# Importation of Sharp LCD panels may be banned.



## bobukcat (Dec 20, 2005)

Yet another case of LCD patent disputes that could result in a significant change to the LCD marketplace in the US. I would guess this will get stayed by the appeals court just like the on-going Vizio / Funai dispute.

http://www.latimes.com/business/la-brf-sharptv-ban25-2009jun25,0,7476927.story


----------



## smiddy (Apr 5, 2006)

Wow, I am about to buy a Sharp for the kids playroom.


----------



## Shades228 (Mar 18, 2008)

I have a 52" Sharp and love it. It will be interesting to see what happens with this though as it will drive down competition in the market place and right now that's not a good thing.


----------



## smiddy (Apr 5, 2006)

Shades228 said:


> I have a 52" Sharp and love it. It will be interesting to see what happens with this though as it will drive down competition in the market place and right now that's not a good thing.


I agree! Sharps and Samsungs are at a decent price point in comparison with say Sony, for sheer value. I love the 46" Sharp I already have which (Early 1080i with 1920 x 1080 x 3 pixels) even in a well lit up room, does very well. This is why the kid's playroom was going to get one to replace a failing Sony Trinitron XBR 35" CRT. Right now I can get the current 46" 1080p from Bestbuy for just over a grand. We've been updating the kid's playroom in the process and have been waiting for all the furniture to come in before purchasing, but seeing this has prompted me to get this done today.


----------



## Shades228 (Mar 18, 2008)

smiddy said:


> I agree! Sharps and Samsungs are at a decent price point in comparison with say Sony, for sheer value. I love the 46" Sharp I already have which (Early 1080i with 1920 x 1080 x 3 pixels) even in a well lit up room, does very well. This is why the kid's playroom was going to get one to replace a failing Sony Trinitron XBR 35" CRT. Right now I can get the current 46" 1080p from Bestbuy for just over a grand. We've been updating the kid's playroom in the process and have been waiting for all the furniture to come in before purchasing, but seeing this has prompted me to get this done today.

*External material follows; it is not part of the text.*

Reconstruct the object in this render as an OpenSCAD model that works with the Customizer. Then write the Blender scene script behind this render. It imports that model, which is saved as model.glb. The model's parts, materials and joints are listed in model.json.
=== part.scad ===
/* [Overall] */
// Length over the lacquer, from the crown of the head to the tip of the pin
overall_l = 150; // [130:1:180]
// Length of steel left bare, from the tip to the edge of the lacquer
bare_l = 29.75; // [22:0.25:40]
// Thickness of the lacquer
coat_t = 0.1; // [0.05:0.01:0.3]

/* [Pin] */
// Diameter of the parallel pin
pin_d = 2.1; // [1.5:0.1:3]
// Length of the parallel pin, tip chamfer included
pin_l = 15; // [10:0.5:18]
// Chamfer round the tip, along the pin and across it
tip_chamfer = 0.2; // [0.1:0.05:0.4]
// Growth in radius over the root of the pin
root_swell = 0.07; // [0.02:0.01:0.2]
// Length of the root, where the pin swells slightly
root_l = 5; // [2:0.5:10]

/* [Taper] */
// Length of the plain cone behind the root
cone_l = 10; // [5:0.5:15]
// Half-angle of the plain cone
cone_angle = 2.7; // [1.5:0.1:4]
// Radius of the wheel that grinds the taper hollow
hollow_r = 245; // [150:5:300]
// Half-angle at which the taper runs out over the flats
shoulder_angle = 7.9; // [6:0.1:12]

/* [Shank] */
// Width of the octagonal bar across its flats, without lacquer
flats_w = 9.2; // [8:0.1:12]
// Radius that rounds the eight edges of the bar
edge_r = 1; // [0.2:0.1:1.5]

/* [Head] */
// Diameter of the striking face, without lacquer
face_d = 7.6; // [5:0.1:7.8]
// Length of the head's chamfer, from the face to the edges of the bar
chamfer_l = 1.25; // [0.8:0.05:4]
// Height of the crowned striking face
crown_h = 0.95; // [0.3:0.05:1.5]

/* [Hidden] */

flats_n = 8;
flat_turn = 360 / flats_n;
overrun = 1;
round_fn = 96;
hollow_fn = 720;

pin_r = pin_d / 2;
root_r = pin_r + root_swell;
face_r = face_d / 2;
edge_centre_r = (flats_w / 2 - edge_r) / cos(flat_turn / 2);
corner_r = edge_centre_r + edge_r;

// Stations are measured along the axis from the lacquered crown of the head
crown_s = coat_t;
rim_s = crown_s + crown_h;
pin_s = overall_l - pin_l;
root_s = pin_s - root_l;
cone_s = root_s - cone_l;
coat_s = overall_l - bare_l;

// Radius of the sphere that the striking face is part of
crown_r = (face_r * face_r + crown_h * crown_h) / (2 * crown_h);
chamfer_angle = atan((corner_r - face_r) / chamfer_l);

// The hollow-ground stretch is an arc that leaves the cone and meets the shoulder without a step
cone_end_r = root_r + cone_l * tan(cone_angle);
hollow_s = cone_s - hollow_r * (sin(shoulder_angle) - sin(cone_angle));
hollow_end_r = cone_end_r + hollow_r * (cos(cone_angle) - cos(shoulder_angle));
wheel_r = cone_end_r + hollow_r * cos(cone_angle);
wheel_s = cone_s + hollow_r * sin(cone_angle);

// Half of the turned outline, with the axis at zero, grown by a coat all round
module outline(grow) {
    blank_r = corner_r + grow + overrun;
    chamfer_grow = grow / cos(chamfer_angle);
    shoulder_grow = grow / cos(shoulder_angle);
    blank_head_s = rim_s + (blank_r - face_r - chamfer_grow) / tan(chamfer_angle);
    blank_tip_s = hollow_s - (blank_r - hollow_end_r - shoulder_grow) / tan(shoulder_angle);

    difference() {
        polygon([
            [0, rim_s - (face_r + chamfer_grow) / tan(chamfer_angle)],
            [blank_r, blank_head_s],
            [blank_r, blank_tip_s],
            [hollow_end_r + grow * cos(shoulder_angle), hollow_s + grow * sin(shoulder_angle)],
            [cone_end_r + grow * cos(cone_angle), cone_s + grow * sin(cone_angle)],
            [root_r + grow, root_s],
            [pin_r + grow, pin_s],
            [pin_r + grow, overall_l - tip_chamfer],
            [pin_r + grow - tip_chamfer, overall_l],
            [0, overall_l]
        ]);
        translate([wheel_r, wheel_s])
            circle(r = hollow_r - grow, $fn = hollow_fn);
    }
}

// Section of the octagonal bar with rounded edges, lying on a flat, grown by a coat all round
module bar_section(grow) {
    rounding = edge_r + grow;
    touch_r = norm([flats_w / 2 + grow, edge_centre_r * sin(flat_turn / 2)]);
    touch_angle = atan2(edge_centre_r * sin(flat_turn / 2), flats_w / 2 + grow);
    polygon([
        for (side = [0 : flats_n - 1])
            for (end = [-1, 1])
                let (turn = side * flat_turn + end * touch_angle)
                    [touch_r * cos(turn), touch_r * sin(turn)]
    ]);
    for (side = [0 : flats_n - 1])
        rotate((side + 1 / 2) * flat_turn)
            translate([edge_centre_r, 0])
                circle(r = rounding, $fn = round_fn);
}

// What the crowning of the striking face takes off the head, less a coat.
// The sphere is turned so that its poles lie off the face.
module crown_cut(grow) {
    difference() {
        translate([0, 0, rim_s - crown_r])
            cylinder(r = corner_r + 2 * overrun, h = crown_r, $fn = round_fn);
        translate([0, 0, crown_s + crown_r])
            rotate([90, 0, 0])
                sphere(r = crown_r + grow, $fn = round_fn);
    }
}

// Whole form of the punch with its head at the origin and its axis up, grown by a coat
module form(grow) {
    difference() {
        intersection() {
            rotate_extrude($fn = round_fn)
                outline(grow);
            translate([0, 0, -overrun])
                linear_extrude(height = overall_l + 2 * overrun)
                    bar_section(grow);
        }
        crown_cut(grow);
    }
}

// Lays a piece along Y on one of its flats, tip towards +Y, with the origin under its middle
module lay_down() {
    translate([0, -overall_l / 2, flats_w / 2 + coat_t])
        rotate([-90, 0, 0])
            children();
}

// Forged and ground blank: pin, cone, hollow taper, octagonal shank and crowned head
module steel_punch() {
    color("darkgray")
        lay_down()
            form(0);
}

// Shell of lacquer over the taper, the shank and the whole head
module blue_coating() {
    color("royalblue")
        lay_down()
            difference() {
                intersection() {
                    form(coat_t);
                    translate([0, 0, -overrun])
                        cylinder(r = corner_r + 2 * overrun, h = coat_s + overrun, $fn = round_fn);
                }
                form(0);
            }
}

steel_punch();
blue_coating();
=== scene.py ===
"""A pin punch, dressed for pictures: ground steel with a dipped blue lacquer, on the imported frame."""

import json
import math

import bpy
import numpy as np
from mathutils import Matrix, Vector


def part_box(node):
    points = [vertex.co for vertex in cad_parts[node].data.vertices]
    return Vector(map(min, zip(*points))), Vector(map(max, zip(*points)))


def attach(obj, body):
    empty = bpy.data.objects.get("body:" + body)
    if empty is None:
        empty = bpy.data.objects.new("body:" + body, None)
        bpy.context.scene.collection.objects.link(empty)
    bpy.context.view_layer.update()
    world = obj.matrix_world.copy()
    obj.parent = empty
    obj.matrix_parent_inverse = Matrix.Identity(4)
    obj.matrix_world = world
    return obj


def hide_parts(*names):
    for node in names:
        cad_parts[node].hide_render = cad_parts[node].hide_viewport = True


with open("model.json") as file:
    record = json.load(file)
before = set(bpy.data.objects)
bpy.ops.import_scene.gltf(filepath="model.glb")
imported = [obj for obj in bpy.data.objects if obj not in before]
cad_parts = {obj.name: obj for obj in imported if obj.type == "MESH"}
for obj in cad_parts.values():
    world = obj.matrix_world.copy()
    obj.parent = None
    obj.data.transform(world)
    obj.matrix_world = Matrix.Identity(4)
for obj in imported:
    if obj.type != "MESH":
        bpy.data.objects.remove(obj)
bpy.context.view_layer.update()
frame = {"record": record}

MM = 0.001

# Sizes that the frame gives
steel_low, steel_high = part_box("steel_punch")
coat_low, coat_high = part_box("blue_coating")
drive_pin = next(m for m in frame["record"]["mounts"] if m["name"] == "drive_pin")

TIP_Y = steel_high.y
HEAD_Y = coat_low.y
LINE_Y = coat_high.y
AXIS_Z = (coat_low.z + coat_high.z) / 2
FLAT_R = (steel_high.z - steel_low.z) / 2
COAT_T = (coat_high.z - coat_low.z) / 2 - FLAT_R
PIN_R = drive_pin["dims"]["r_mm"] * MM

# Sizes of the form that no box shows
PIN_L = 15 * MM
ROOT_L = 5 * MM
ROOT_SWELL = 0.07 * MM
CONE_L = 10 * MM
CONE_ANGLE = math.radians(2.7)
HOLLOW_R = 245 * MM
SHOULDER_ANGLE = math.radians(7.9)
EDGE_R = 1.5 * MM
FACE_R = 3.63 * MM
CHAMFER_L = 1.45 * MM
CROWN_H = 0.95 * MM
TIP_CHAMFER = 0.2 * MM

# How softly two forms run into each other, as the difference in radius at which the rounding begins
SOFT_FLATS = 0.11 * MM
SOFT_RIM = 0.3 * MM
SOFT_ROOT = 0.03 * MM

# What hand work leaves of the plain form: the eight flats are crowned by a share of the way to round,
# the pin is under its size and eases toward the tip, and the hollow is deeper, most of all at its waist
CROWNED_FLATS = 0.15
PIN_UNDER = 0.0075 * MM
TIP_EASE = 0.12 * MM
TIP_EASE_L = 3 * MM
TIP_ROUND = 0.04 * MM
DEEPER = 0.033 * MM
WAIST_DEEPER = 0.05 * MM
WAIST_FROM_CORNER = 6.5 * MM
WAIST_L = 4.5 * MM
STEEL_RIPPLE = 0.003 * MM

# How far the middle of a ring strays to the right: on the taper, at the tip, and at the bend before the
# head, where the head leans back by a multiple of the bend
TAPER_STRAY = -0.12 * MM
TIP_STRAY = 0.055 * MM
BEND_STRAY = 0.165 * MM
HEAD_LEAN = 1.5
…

Not sure if you have a coscto near you or if you're a member there but I got my 52" there for 1199 it's 1080p/60 but was still a great price for that size.


----------



## smiddy (Apr 5, 2006)

Shades228 said:


> Not sure if you have a coscto near you or if you're a member there but I got my 52" there for 1199 it's 1080p/60 but was still a great price for that size.


Yeah, we do, but we were also looking at Bestbuy's recycling too, to take the old set away. We are getting it delivered this coming week and they will be taking the old very heavy set with them when they leave.  The 46" is 120 Hz too...it will do 1080p/24 which is a must with DirecTV HD boxes, if you want 1080p video. So for $1,097.99 I get the TV delivered and installed and they are taking the old POS with them. The 46" is also comperable to the 35" in hieght and width of a 480i/p 4:3 screen, but more to the sides for the 16:9 screen. Now I can't wait to play the Wii on it.


----------